▸ DATA SECTION:
========

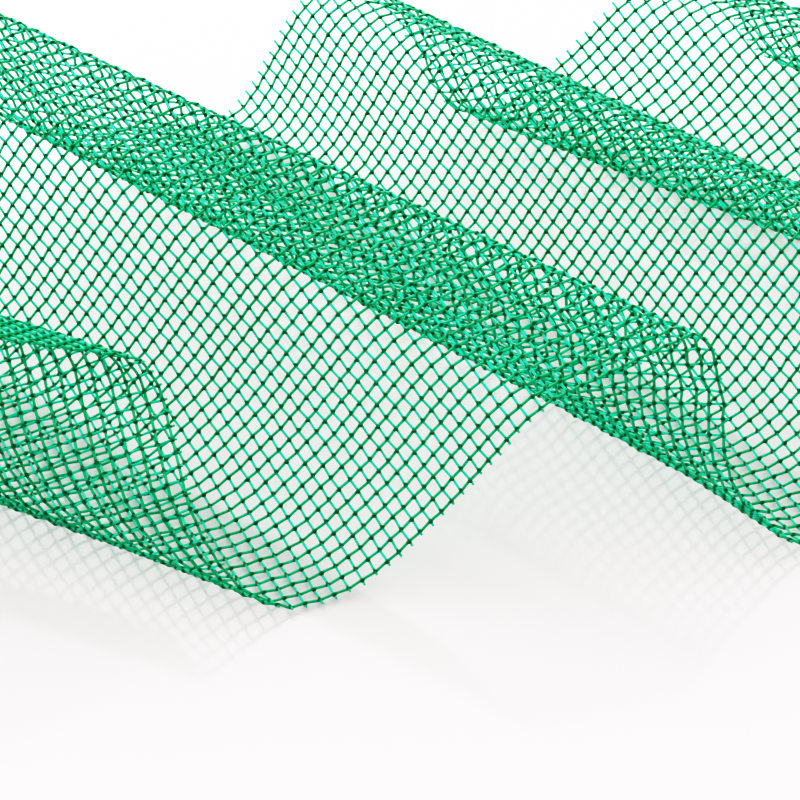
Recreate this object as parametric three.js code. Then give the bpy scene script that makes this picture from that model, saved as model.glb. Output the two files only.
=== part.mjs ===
// A cut length of coated screen mesh lying on a table in leaning wave folds.
// Millimetres, Z up. X follows the cut edge that faces the viewer, Y goes away from it, and the folds run
// askew, to the back left.
// The sheet is a ruled surface: straight rulings join a near section to a far one, both of lines and arcs.
// The piece of it that is kept is a plain rectangle once the sheet is rolled out flat.
import * as THREE from "three";

const SHEET_THICKNESS = 1;
const FAR_SECTION_Y = 100;
const LEFT_TAIL = 60;
const RIGHT_TAIL = 90;
const STEPS_PER_ARC = 6;
const STEPS_PER_LINE = 2;

// The cut, a rectangle in the flat sheet. Its near left corner and its direction are measured where the
// left tail lies flat on the table, so they are plain table positions there.
const CUT_LENGTH = 357;
const CUT_DEPTH = 90;
const CUT_CORNER = new THREE.Vector2(-141.2, 3.1);
const CUT_ANGLE_DEG = 14.7;

// Bend radius at each kind of corner of a section. The back of each crest has its own, in its row.
const TOE_RADIUS = 16;
const KNEE_RADIUS = 16;
const FRONT_RADIUS = 8;
const WAIST_RADIUS = 10;
const FOOT_RADIUS = 12;

// A tangent length may take at most this share of the side it lies on, shared with its neighbour.
const SIDE_SHARE = 0.98;

// One row for each fold. The sheet leaves the table at the toe, the knee bends it up, the front and the back
// carry it over the crest, the waist draws it in below the crest, and the foot brings it back to the table.
const FOLD_COLUMNS = [
  "toeX", "kneeX", "kneeZ", "frontX", "frontZ", "backX", "backZ", "backRadius", "waistX", "waistZ", "footX",
];
const table = (rows) =>
  rows.map((row) => Object.fromEntries(row.map((value, column) => [FOLD_COLUMNS[column], value])));
const NEAR_FOLDS = table([
  [-82, -69, 11, -43.5, 30.5, -7.5, 15.5, 2, -44, 6.5, -25],
  [-18.5, -10, 9, -3.5, 19.5, 36.5, 24, 4, 11, 13.5, 18.5],
  [35.5, 38, 10.5, 47.5, 26.5, 61, 14.5, 5, 73.5, 8.5, 80.5],
  [85, 91, 6, 97, 16, 111, 14, 5, 110, 8, 112],
]);
const FAR_FOLDS = table([
  [-167, -164, 1.5, -159, 23.5, -132, 20, 4, -151.5, 14.5, -148.5],
  [-92.5, -89.5, 3, -81.5, 30, -74.5, 28, 4, -64.5, 6, -38],
  [-31.5, -30, 1.5, -26, 14.5, -18.5, 16.5, 5, -18, 10.5, -25.5],
  [-8.5, -1.5, 4, 4.5, 12.5, 18.5, 10.5, 5, 17.5, 6, 19.5],
]);

// The corners of a section, from the left tail over the folds to the right tail.
function sectionCorners(folds) {
  const corners = [{ x: folds[0].toeX - LEFT_TAIL, z: 0, radius: 0 }];
  for (const fold of folds) {
    corners.push({ x: fold.toeX, z: 0, radius: TOE_RADIUS });
    corners.push({ x: fold.kneeX, z: fold.kneeZ, radius: KNEE_RADIUS });
    corners.push({ x: fold.frontX, z: fold.frontZ, radius: FRONT_RADIUS });
    corners.push({ x: fold.backX, z: fold.backZ, radius: fold.backRadius });
    corners.push({ x: fold.waistX, z: fold.waistZ, radius: WAIST_RADIUS });
    corners.push({ x: fold.footX, z: 0, radius: FOOT_RADIUS });
  }
  corners.push({ x: folds[folds.length - 1].footX + RIGHT_TAIL, z: 0, radius: 0 });
  return corners;
}

// Points along a section: its corners rounded with arcs, where two arcs that would meet both get smaller.
function sectionPoints(folds) {
  const corners = sectionCorners(folds);
  const points = corners.map((corner) => new THREE.Vector2(corner.x, corner.z));
  const sides = points.slice(1).map((point, index) => point.clone().sub(points[index]));
  const lengths = sides.map((side) => side.length());
  const directions = sides.map((side) => side.clone().normalize());
  const turns = points.map(() => 0);
  const tangents = points.map(() => 0);
  for (let index = 1; index < points.length - 1; index += 1) {
    const before = directions[index - 1];
    const after = directions[index];
    turns[index] = Math.atan2(before.cross(after), before.dot(after));
    tangents[index] = corners[index].radius * Math.tan(Math.abs(turns[index]) / 2);
  }
  const shrink = points.map(() => 1);
  lengths.forEach((length, index) => {
    const wanted = tangents[index] + tangents[index + 1];
    if (wanted > SIDE_SHARE * length) {
      const factor = (SIDE_SHARE * length) / wanted;
      shrink[index] = Math.min(shrink[index], factor);
      shrink[index + 1] = Math.min(shrink[index + 1], factor);
    }
  });
  const section = [];
  const addLine = (start, end) => {
    for (let step = 0; step < STEPS_PER_LINE; step += 1) {
      section.push(start.clone().lerp(end, step / STEPS_PER_LINE));
    }
  };
  let lineStart = points[0];
  for (let index = 1; index < points.length - 1; index += 1) {
    const tangent = tangents[index] * shrink[index];
    const arcStart = points[index].clone().addScaledVector(directions[index - 1], -tangent);
    const arcEnd = points[index].clone().addScaledVector(directions[index], tangent);
    addLine(lineStart, arcStart);
    const radius = tangent / Math.tan(Math.abs(turns[index]) / 2);
    const side = Math.sign(turns[index]) * radius;
    const before = directions[index - 1];
    const centre = new THREE.Vector2(arcStart.x - before.y * side, arcStart.y + before.x * side);
    for (let step = 0; step < STEPS_PER_ARC; step += 1) {
      section.push(arcStart.clone().rotateAround(centre, (turns[index] * step) / STEPS_PER_ARC));
    }
    lineStart = arcEnd;
  }
  addLine(lineStart, points[points.length - 1]);
  section.push(points[points.length - 1]);
  return section;
}

// Where the circles about two points meet, to the right of the way from the first to the second.
function meetOnRight(first, second, fromFirst, fromSecond) {
  const way = second.clone().sub(first);
  const gap = way.length();
  const along = (fromFirst ** 2 - fromSecond ** 2 + gap ** 2) / (2 * gap);
  const across = Math.sqrt(Math.max(fromFirst ** 2 - along ** 2, 0));
  way.normalize();
  return new THREE.Vector2(
    first.x + way.x * along + way.y * across,
    first.y + way.y * along - way.x * across,
  );
}

// Both ends of every ruling, in space and rolled out flat, strip by strip from the left tail.
function makeRulings() {
  const toSpace = (y) => (point) => new THREE.Vector3(point.x, y, point.y + SHEET_THICKNESS / 2);
  const near = sectionPoints(NEAR_FOLDS).map(toSpace(0));
  const far = sectionPoints(FAR_FOLDS).map(toSpace(FAR_SECTION_Y));
  const flatNear = [new THREE.Vector2(near[0].x, near[0].y)];
  const flatFar = [new THREE.Vector2(far[0].x, far[0].y)];
  for (let index = 1; index < near.length; index += 1) {
    const nearStep = near[index].distanceTo(near[index - 1]);
    const diagonal = near[index].distanceTo(far[index - 1]);
    flatNear.push(meetOnRight(flatNear[index - 1], flatFar[index - 1], nearStep, diagonal));
    const farStep = far[index].distanceTo(far[index - 1]);
    const ruling = far[index].distanceTo(near[index]);
    flatFar.push(meetOnRight(flatNear[index], flatFar[index - 1], ruling, farStep));
  }
  return near.map((point, index) => ({
    near: point,
    far: far[index],
    flatNear: flatNear[index],
    flatFar: flatFar[index],
  }));
}

// A ruling part of the way from one to the next.
function between(one, next, share) {
  return {
    near: one.near.clone().lerp(next.near, share),
    far: one.far.clone().lerp(next.far, share),
    flatNear: one.flatNear.clone().lerp(next.flatNear, share),
    flatFar: one.flatFar.clone().lerp(next.flatFar, share),
  };
}

// How far a flat point lies to the right of a ruling.
function rightOf(ruling, point) {
  const way = ruling.flatFar.clone().sub(ruling.flatNear).normalize();
  const offset = point.clone().sub(ruling.flatNear);
  return offset.x * way.y - offset.y * way.x;
}

// The rulings that cross the cut rectangle, with one more through each of its corners.
function addCornerRulings(rulings, corners) {
  const extra = corners.map((corner) => {
    const index = rulings.findIndex((ruling) => rightOf(ruling, corner) <= 0);
    const before = rightOf(rulings[index - 1], corner);
    const after = -rightOf(rulings[index], corner);
    const share = before / (before + after);
    return { place: index - 1 + share, ruling: between(rulings[index - 1], rulings[index], share) };
  });
  const places = extra.map((entry) => entry.place);
  const first = Math.min(...places);
  const last = Math.max(...places);
  const inside = rulings
    .map((ruling, index) => ({ place: index, ruling }))
    .filter((entry) => entry.place > first && entry.place < last);
  return [...inside, ...extra]
    .sort((one, other) => one.place - other.place)
    .map((entry) => entry.ruling);
}

// The stretch of a ruling that lies inside the cut rectangle, as shares of the way from near to far.
function clipRuling(ruling, corners) {
  const way = ruling.flatFar.clone().sub(ruling.flatNear);
  let start = -Infinity;
  let end = Infinity;
  corners.forEach((corner, index) => {
    const side = corners[(index + 1) % corners.length].clone().sub(corner);
    const inward = new THREE.Vector2(-side.y, side.x);
    const depth = inward.dot(ruling.flatNear.clone().sub(corner));
    const gain = inward.dot(way);
    const crossing = -depth / gain;
    if (gain > 0) {
      start = Math.max(start, crossing);
    } else {
      end = Math.min(end, crossing);
    }
  });
  const middle = (start + end) / 2;
  return start > end ? [middle, middle] : [start, end];
}

function cutCorners() {
  const angle = THREE.MathUtils.degToRad(CUT_ANGLE_DEG);
  const along = new THREE.Vector2(Math.cos(angle), Math.sin(angle)).multiplyScalar(CUT_LENGTH);
  const away = new THREE.Vector2(-Math.sin(angle), Math.cos(angle)).multiplyScalar(CUT_DEPTH);
  return [
    CUT_CORNER.clone(),
    CUT_CORNER.clone().add(along),
    CUT_CORNER.clone().add(along).add(away),
    CUT_CORNER.clone().add(away),
  ];
}

// The middle surface as pairs of points, the near and the far end of each clipped ruling, with the upward
// direction at each.
function middleSurface() {
  const corners = cutCorners();
  const rulings = addCornerRulings(makeRulings(), corners);
  const pointAt = (ruling, share) => ruling.near.clone().lerp(ruling.far, share);
  return rulings.map((ruling, index) => {
    const before = rulings[Math.max(index - 1, 0)];
    const after = rulings[Math.min(index + 1, rulings.length - 1)];
    const away = ruling.far.clone().sub(ruling.near);
    return clipRuling(ruling, corners).map((share) => {
      const along = pointAt(after, share).sub(pointAt(before, share));
      return { middle: pointAt(ruling, share), up: along.cross(away).normalize() };
    });
  });
}

// The closed solid: upper and lower faces half the thickness either way, and a rim all round.
function sheetGeometry() {
  const pairs = middleSurface();
  const last = pairs.length - 1;
  const positions = [];
  const addPoint = (entry, side) => {
    const point = entry.middle.clone().addScaledVector(entry.up, (side * SHEET_THICKNESS) / 2);
    positions.push(point.x, point.y, point.z);
    return positions.length / 3 - 1;
  };
  const upper = [];
  const lower = [];
  pairs.forEach(([near, far], index) => {
    const isCorner = index === 0 || index === last;
    const upperNear = addPoint(near, 1);
    const lowerNear = addPoint(near, -1);
    upper.push([upperNear, isCorner ? upperNear : addPoint(far, 1)]);
    lower.push([lowerNear, isCorner ? lowerNear : addPoint(far, -1)]);
  });
  const faces = [];
  const addTriangle = (a, b, c) => {
    if (a !== b && b !== c && c !== a) {
      faces.push(a, b, c);
    }
  };
  for (let index = 0; index < last; index += 1) {
    const [upperNear, upperFar] = upper[index];
    const [nextUpperNear, nextUpperFar] = upper[index + 1];
    const [lowerNear, lowerFar] = lower[index];
    const [nextLowerNear, nextLowerFar] = lower[index + 1];
    addTriangle(upperNear, nextUpperNear, upperFar);
    addTriangle(nextUpperNear, nextUpperFar, upperFar);
    addTriangle(lowerNear, lowerFar, nextLowerNear);
    addTriangle(nextLowerNear, lowerFar, nextLowerFar);
    addTriangle(lowerNear, nextLowerNear, upperNear);
    addTriangle(nextLowerNear, nextUpperNear, upperNear);
    addTriangle(lowerFar, upperFar, nextLowerFar);
    addTriangle(nextLowerFar, upperFar, nextUpperFar);
  }
  const geometry = new THREE.BufferGeometry();
  geometry.setAttribute("position", new THREE.Float32BufferAttribute(positions, 3));
  geometry.setIndex(faces);
  return geometry;
}

// The origin is at the middle of the floor box, so the sheet is shifted there.
const geometry = sheetGeometry();
geometry.computeBoundingBox();
const box = geometry.boundingBox;
geometry.translate(-(box.min.x + box.max.x) / 2, -(box.min.y + box.max.y) / 2, -box.min.z);
geometry.computeVertexNormals();

const coatedYarn = new THREE.MeshStandardMaterial({ color: 0x14b98a, roughness: 0.35, metalness: 0 });
const sheet = new THREE.Mesh(geometry, coatedYarn);
sheet.name = "screen_sheet";

const part = new THREE.Group();
part.add(sheet);

export default part;
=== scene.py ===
"""A cut length of green coated screen mesh, lying on a white table in leaning wave folds."""
import math

import bpy
import numpy as np
from mathutils import Matrix, Vector


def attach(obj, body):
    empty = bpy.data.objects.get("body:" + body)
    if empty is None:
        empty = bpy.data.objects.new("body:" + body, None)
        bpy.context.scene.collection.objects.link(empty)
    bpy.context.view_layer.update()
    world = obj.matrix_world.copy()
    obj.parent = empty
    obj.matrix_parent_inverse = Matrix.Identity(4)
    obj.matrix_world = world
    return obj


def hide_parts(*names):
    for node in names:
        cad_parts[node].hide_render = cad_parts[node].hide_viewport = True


# Sizes are in millimetres up to the point where meshes, lights and the camera are made.
MM = 0.001

# From the origin of the fold tables to the object's own. The middle surface lies at half the thickness.
FRAME_SHIFT = np.array([23.34, -48.62, 0.5])

# The sheet is a ruled surface: straight rulings join a near section to a far one, both of lines and arcs.
FAR_SECTION_Y = 100.0
LEFT_TAIL = 60.0
RIGHT_TAIL = 90.0
ARC_STEPS = 16
LINE_STEPS = 3

# Bend radius at each kind of corner of a section. The back of each crest has its own, in its row.
TOE_RADIUS = 16.0
KNEE_RADIUS = 16.0
FRONT_RADIUS = 8.0
WAIST_RADIUS = 10.0
FOOT_RADIUS = 12.0

# The arcs at the two ends of a side may take at most this share of it. TINY keeps it from dividing by zero.
SIDE_SHARE = 0.98
TINY = 1e-9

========

▸ GIVEN EXERCISE: Retype only this portion of the data above: the line containing "is shifted there.", the line containing "bpy.context.view_layer.update()", and all lines between them, exactly.

▸ COMPLETED TASK:
// The origin is at the middle of the floor box, so the sheet is shifted there.
const geometry = sheetGeometry();
geometry.computeBoundingBox();
const box = geometry.boundingBox;
geometry.translate(-(box.min.x + box.max.x) / 2, -(box.min.y + box.max.y) / 2, -box.min.z);
geometry.computeVertexNormals();

const coatedYarn = new THREE.MeshStandardMaterial({ color: 0x14b98a, roughness: 0.35, metalness: 0 });
const sheet = new THREE.Mesh(geometry, coatedYarn);
sheet.name = "screen_sheet";

const part = new THREE.Group();
part.add(sheet);

export default part;
=== scene.py ===
"""A cut length of green coated screen mesh, lying on a white table in leaning wave folds."""
import math

import bpy
import numpy as np
from mathutils import Matrix, Vector


def attach(obj, body):
    empty = bpy.data.objects.get("body:" + body)
    if empty is None:
        empty = bpy.data.objects.new("body:" + body, None)
        bpy.context.scene.collection.objects.link(empty)
    bpy.context.view_layer.update()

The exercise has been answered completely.